Method/Paper	Domain	Final Accuracy or Error	Epochs/Iterations required	Key benefit
COIN (Pan et al., 2022)	Vision (ResNet-50, ImageNet-20)	94.60% (vs. 89.29% SCL)	No extra cost vs. baseline	+5.31% accuracy, lower S_Dbw
NRPINN (Liu et al., 2021)	PINNs (1D PDEs)	$10^{-5}$ MSE (vs. $10^{-1}$ Xavier)	300 (vs 900) for given MSE	3–10x faster, 10–100x more accurate
TTML (Vandereycken et al., 2022)	Tabular (UCI)	Matches or beats auxiliary	10× fewer steps than random	Lower memory, faster convergence
TAXO (Ienco et al., 2019)	RNNs, speech/RS	Up to +5% Accuracy over baseline	Repeated 5× with consistent gains	Robust on hard classes
FuseInit (Ghods et al., 2020)	ConvNets	Matches deep net with shallower model	10–20 epochs for retraining	Higher accuracy, rapid convergence
Autoencoder-LSTM (Coto-Jimenez, 2019)	Speech f₀	5–35% better VDE/DR vs. random	25–30% fewer epochs (SNR 0–10dB)	Stability, noise robustness

These results highlight rapid convergence, improved accuracy, and memory/computation efficiency over standard random or heuristic initialization methods.

4. Supervision Sources and Label Utilization

Supervised initialization can leverage a range of supervision sources:

True class labels (as in contrastive or cross-entropy clustering for COIN, TAXO).
Simulated or labeled task solutions (Reptile meta-learning for scientific PINNs).
Surrogate models trained on the real data (TTML).
Auto-encoders on domain-specific clean data for robust speech detection.
Teacher networks trained by random or earlier supervised schemes, for knowledge distillation or layer fusion (FuseInit).

Within these frameworks, supervision is often injected only during initialization (COIN’s semantic clustering, LSTM autoencoders), but in some designs it is distributed sequentially (layer-wise pretraining), or constitutes a meta-objective over a distribution of supervised tasks (NRPINN).
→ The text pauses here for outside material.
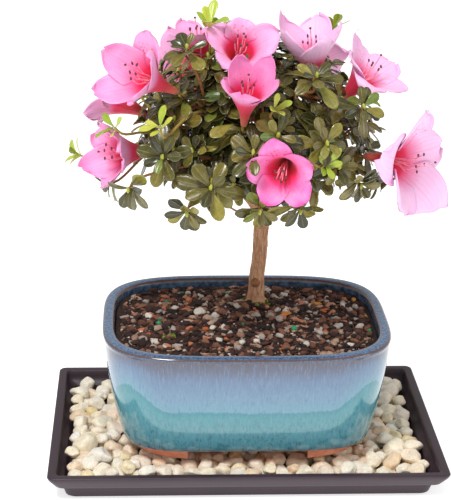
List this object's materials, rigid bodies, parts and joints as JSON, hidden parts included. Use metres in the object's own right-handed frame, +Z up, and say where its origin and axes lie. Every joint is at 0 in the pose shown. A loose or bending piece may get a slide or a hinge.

A common thread is that the resulting parameter configuration encodes prior knowledge that generalizes more efficiently to new or noisy inputs.
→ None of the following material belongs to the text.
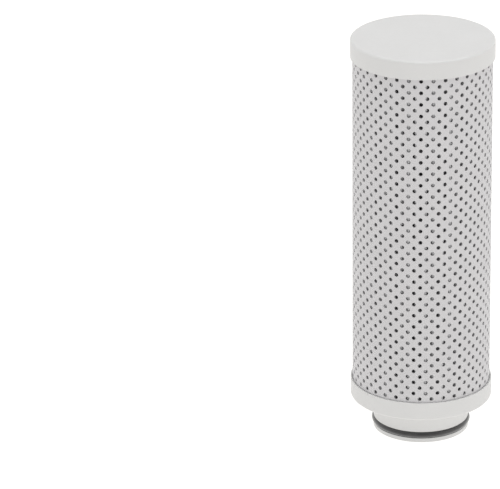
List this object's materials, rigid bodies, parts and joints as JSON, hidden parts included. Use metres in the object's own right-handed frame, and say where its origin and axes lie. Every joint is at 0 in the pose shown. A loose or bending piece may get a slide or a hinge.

5. Algorithmic and Architectural Variants

Supervised initialization methods can be tailored to a variety of network architectures and learning paradigms:

Fully connected, convolutional, and hybrid architectures (FuseInit).
Recurrent architectures with explicit temporal pre-training (TAXO, LSTM autoencoders).
Structured/low-rank tensorized models (TTML).
Physics-informed or scientific ML models requiring rapid adaptation to parameterized PDEs (NRPINN).
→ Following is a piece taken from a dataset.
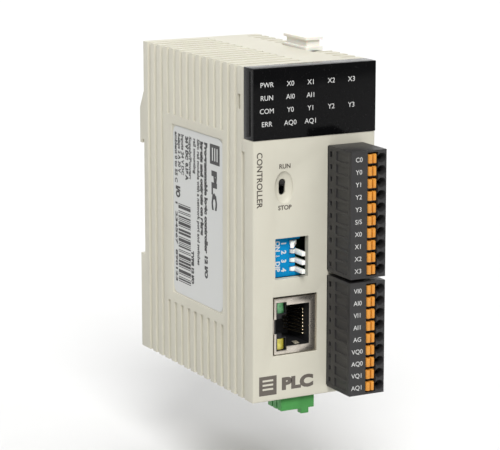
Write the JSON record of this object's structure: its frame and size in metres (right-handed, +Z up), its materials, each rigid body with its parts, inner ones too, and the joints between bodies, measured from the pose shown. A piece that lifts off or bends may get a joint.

Implementation choices such as the number of initialization epochs, regularization or weighting between supervised and unsupervised losses, task decomposition depth (for level-wise methods), or discretization parameters (for tensorized representations) are dataset- and architecture-dependent. For example, COIN typically allocates $60$– $80\%$ of its total budget to semantic contrastive pre-initialization, and FuseInit may be recursively stacked to collapse multiple layers into macro-blocks, provided covariance matrices are well-conditioned (Pan et al., 2022, Ghods et al., 2020).

6. Limitations, Open Questions, and Extensions

Limitations center on additional computational costs (especially if training a deep teacher network is required for layer fusion or knowledge distillation), sensitivity to hyperparameters or task selection (meta-learning’s meta-batch and learning rates), and potential scalability constraints (e.g., covariance matrix inversion in FuseInit for very high-dimensional data).

Open directions include extending these schemes to transformers or architectures with complex attention/residual structures, integrating structural priors or sparsity into supervised initialization, hybridizing with unsupervised or semi-supervised pretraining phases, and rigorously characterizing the geometry of loss surfaces under supervised initialization. No formal convergence theorems have been proven for Riemannian optimization under supervised TT initialization, though quasi-optimality of the initializers is supported by classical approximation theory (Vandereycken et al., 2022). In very small or highly unbalanced datasets, data-driven ranking mechanisms (e.g., entropy-based taxonomy in TAXO) may suffer from statistical fluctuations, suggesting a need for robust aggregation or stopping heuristics (Ienco et al., 2019).

7. Impact and Applicability

Supervised initialization is applicable wherever rapid and robust model adaptation is critical, including:

Transfer learning and fine-tuning pipelines where labeled data are scarce.
Physics-informed problems requiring frequent re-solution of parameterized equations.
Low-resource, noisy, or non-stationary environments.
Model compression and knowledge transfer from over-parameterized to compact architectures.

The principal benefits—accelerated convergence, improved generalization, and robustness to adverse initialization—make supervised initialization a recurring design principle across state-of-the-art modeling frameworks, particularly when label signals or auxiliary predictors are abundant (Pan et al., 2022, Liu et al., 2021, Vandereycken et al., 2022, Ienco et al., 2019, Ghods et al., 2020, Coto-Jimenez, 2019).